Seasonal dynamics of geochemical gradients along with anammox and denitrification activities in a subterranean estuary located in the York river estuary

Stephanie J Wilson1, Iris C Anderson2, Craig R Tobias3 and Bongkeun Song1, (1)Virginia Institute of Marine Science, Biological Sciences, Gloucester Point, VA, United States, (2)Virginia Institute of Marine Sciences, Gloucester Point, VA, United States, (3)University of Connecticut, Department of Marine Sciences, Groton, CT, United States
Abstract:
Subterranean estuaries (STEs) form at the interface between groundwater and seawater. This interaction of two distinct water bodies creates a highly reactive zone supporting various biogeochemical processes such as anammox and denitrification.
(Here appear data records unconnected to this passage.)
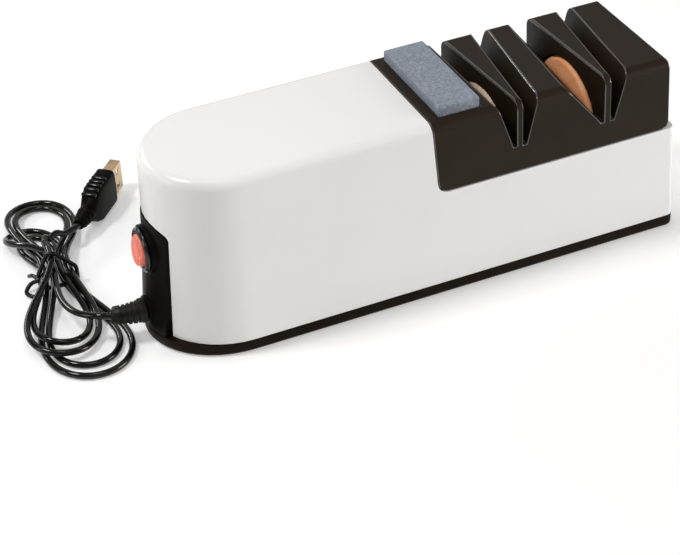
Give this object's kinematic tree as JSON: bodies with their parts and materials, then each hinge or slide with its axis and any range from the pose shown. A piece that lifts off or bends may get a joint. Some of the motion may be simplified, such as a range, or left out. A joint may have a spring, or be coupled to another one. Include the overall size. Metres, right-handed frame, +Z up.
{
  "type": "electric knife sharpener",
  "caption": "Long cord-fed knife sharpener: half-round white shell, black guide block with four knife slots over two abrasive wheels, a whetstone on top, rocker switch and tied USB cord.",
  "frame": {"origin": "on the table under the middle of the body, rocker included and cord left out", "axes": "+X from the half-round end to the square end, +Y to the side away from the cord's exit view, +Z up"},
  "size_m": [0.2512, 0.1328, 0.0791],
  "materials": {
    "white_shell": "gloss white",
    "black_plastic": "satin black",
    "guide_plastic": "satin brownish black",
    "red_plastic": "gloss red",
    "whetstone": "mottled grey blue, matt",
    "ivory_abrasive": "fine grit, matt",
    "orange_abrasive": "coarse grit, matt",
    "cord_rubber": "gloss black",
    "steel": "bright",
    "plated_shell": "plated, warm",
    "tongue": "white",
    "bronze": "sintered",
    "board": "green board",
    "foot_rubber": "matt",
    "frame_plastic": "matt dark grey"
  },
  "bodies": {
    "body": {"housing": "white_shell", "base_plate": "black_plastic", "slot_insert": "guide_plastic", "whetstone": "whetstone", "end_panel": "black_plastic", "switch_bezel": "black_plastic", "strain_relief": "cord_rubber", "motor_can": "steel", "motor_end_cap": "frame_plastic", "motor_cradle": "frame_plastic", "bearing_left": "bronze", "bearing_right": "bronze", "bearing_post_left": "frame_plastic", "bearing_post_right": "frame_plastic", "circuit_board": "board", "rubber_foot_1": "foot_rubber", "rubber_foot_2": "foot_rubber", "rubber_foot_3": "foot_rubber", "rubber_foot_4": "foot_rubber", "base_screw_1": "steel", "base_screw_2": "steel", "base_screw_3": "steel", "base_screw_4": "steel", "cord_lead": "cord_rubber", "cord_hank": "cord_rubber", "cord_tail": "cord_rubber", "cord_tie": "cord_rubber", "plug_grip": "black_plastic", "plug_shell": "plated_shell", "plug_tongue": "tongue"},
    "rocker": {"switch_rocker": "red_plastic"},
    "spindle": {"motor_shaft": "steel", "shaft_coupling": "bronze", "wheel_shaft": "steel", "wheel_spacer": "frame_plastic", "shaft_nut": "steel", "fine_wheel": "ivory_abrasive", "coarse_wheel": "orange_abrasive"}
  },
  "joints": [
    {"name": "rocker_tip", "type": "hinge", "parent": "body", "child": "rocker", "pos_m": [-0.10176, 0, 0.0379], "axis": [0, -1, 0], "range_deg": [0, 20]},
    {"name": "spindle_spin", "type": "hinge", "parent": "body", "child": "spindle", "pos_m": [0, 0, 0.0478], "axis": [1, 0, 0], "continuous": true}
  ]
}
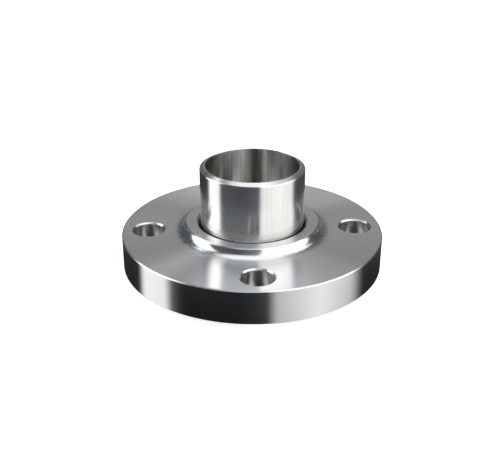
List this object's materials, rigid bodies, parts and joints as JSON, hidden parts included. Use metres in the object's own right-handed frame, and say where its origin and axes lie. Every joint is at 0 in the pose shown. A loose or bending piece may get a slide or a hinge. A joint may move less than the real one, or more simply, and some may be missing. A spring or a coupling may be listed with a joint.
{
  "type": "lap joint flange with stub end",
  "caption": "Loose backing ring with a short hub and bolt holes, turning freely on a flared stub end whose lap carries the gasket face and whose neck is bevelled for welding to pipe.",
  "frame": {"origin": "centre of the lap's gasket face, the lowest plane of the part", "axes": "+Z along the pipe axis from the gasket face to the weld end; a bolt hole of the ring lies on +X, the next on +Y"},
  "size_m": [0.1514, 0.1514, 0.0635],
  "materials": {
    "stub_steel": "machined stainless steel, fine turned, bright",
    "flange_steel": "machined stainless steel, turned satin face, smooth rim"
  },
  "bodies": {
    "stub_end": {"stub_end": "stub_steel"},
    "backing_flange": {"lap_joint_flange": "flange_steel"}
  },
  "joints": [
    {"name": "flange_swivel", "type": "hinge", "parent": "stub_end", "child": "backing_flange", "pos_m": [0, 0, 0.0048], "axis": [0, 0, 1], "continuous": true}
  ]
}
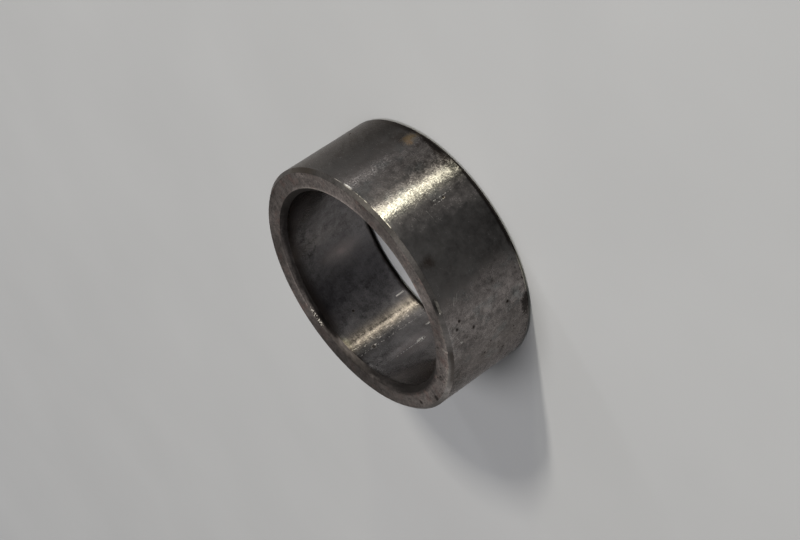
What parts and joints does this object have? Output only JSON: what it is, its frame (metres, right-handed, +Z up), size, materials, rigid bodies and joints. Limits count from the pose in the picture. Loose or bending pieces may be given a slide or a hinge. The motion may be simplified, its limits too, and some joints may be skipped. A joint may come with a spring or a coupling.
{
  "type": "spacer sleeve",
  "caption": "Short thin-walled steel spacer sleeve with a plain bore, chamfered ends, a struck and dented top rim and light rust.",
  "frame": {"origin": "centre of the bottom end face, on the axis of the bore", "axes": "+Z up along the bore, towards the struck rim; -Y is the side that the struck rim, the pits and the stains face"},
  "size_m": [0.052, 0.052, 0.02],
  "materials": {
    "worn_steel": "ground, darkened by a mottled patina, with rust spots and pits"
  },
  "bodies": {
    "root": {"spacer_sleeve": "worn_steel"}
  },
  "joints": []
}
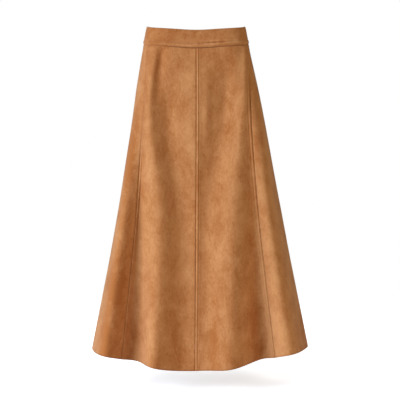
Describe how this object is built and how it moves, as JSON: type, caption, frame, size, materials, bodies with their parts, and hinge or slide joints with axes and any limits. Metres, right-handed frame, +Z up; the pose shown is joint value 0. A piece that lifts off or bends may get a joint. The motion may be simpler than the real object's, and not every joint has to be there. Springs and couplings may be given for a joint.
{
  "type": "a-line skirt",
  "caption": "Midi a-line skirt in suede cloth, flared gores with topstitched seams on a plain waistband, concealed zip at the centre back, filled out as worn.",
  "frame": {"origin": "centre of the waist, on the vertical line through the middle of the waistband's oval, at half the height of the waistband at the sides", "axes": "+Z up along the wearer's body, -Y the skirt's front, +X the wearer's left"},
  "size_m": [0.566, 0.3713, 0.8785],
  "materials": {
    "suede": "camel brown faux suede, matt, with a soft brushed nap",
    "zip_tape": "woven polyester tape, brown",
    "zip_coil": "nylon coil, brown",
    "zip_metal": "die-cast zinc, enamelled to match the cloth"
  },
  "bodies": {
    "skirt": {"front_gore_left": "suede", "front_gore_right": "suede", "side_gore_left": "suede", "side_gore_right": "suede", "back_gore_left": "suede", "back_gore_right": "suede", "waistband_front": "suede", "waistband_back_left": "suede", "waistband_back_right": "suede", "zip_tape_left": "zip_tape", "zip_tape_right": "zip_tape", "zip_coil": "zip_coil", "zip_slider": "zip_metal"},
    "pull": {"zip_pull": "zip_metal"}
  },
  "joints": [
    {"name": "pull_hinge", "type": "hinge", "parent": "skirt", "child": "pull", "pos_m": [0, 0.08393, 0.00535], "axis": [1, 0, 0], "range_deg": [0, 170]}
  ]
}
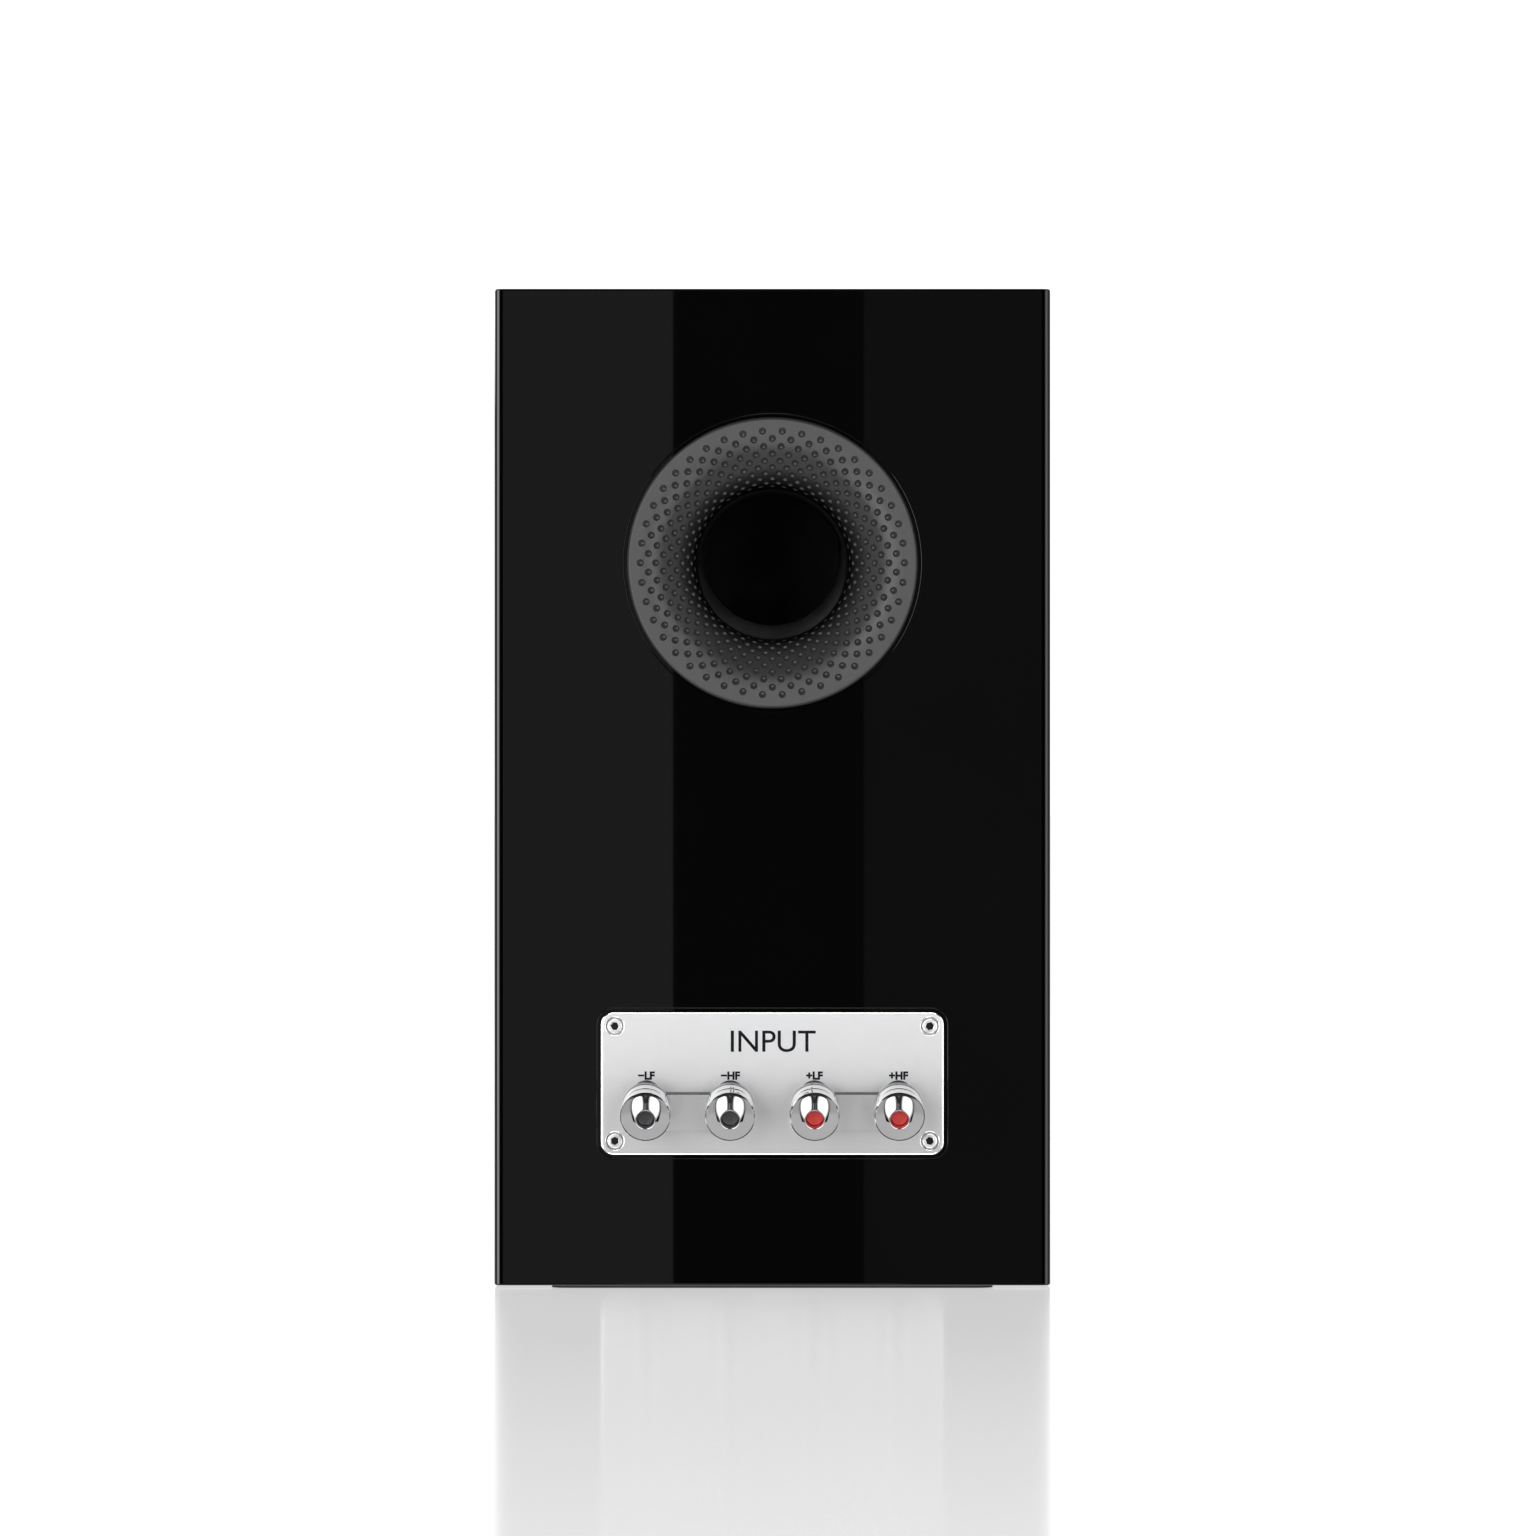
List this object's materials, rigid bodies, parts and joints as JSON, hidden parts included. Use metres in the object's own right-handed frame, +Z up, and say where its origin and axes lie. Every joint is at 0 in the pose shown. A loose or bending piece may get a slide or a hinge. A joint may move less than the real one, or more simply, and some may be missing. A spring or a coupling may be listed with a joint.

Groundwater advection supplies dissolved inorganic nitrogen (DIN) and carbon (DIC) to the STE, whereas overlying seawater supplies fresh organic matter and oxygen. We have examined the geochemical depth profiles and measured anammox and denitrification rates in a STE located at the mouth of the York River estuary (YRE) in Virginia (USA). STE porewater was sampled seasonally for environmental parameters including; salinity, dissolved oxygen, DIN, DIC, sulfide, as well as other analytes. Anammox and denitrification rates were measured in sediment slurry incubations with 15N-nitrate as a tracer. The depth gradients of these analytes and rates were compared to examine seasonal changes in the STE profiles. We have shown that this system is not static with seasonal variation in geochemical gradients. Anammox and denitrification rates may be limited in the STE due to the dynamic nature of the system and a lack of labile organic matter respectively. Seasonal monitoring of geochemical and microbial profiles and groundwater discharge rates allow us to calculate the potential flux of DIN to the YRE, which may contribute to on-going eutrophication of the estuary. This study enhances our understanding of poorly constrained aspects of STE of seasonal dynamics including microbial processes occurring at various depths and nutrient fluxes to the overlying water.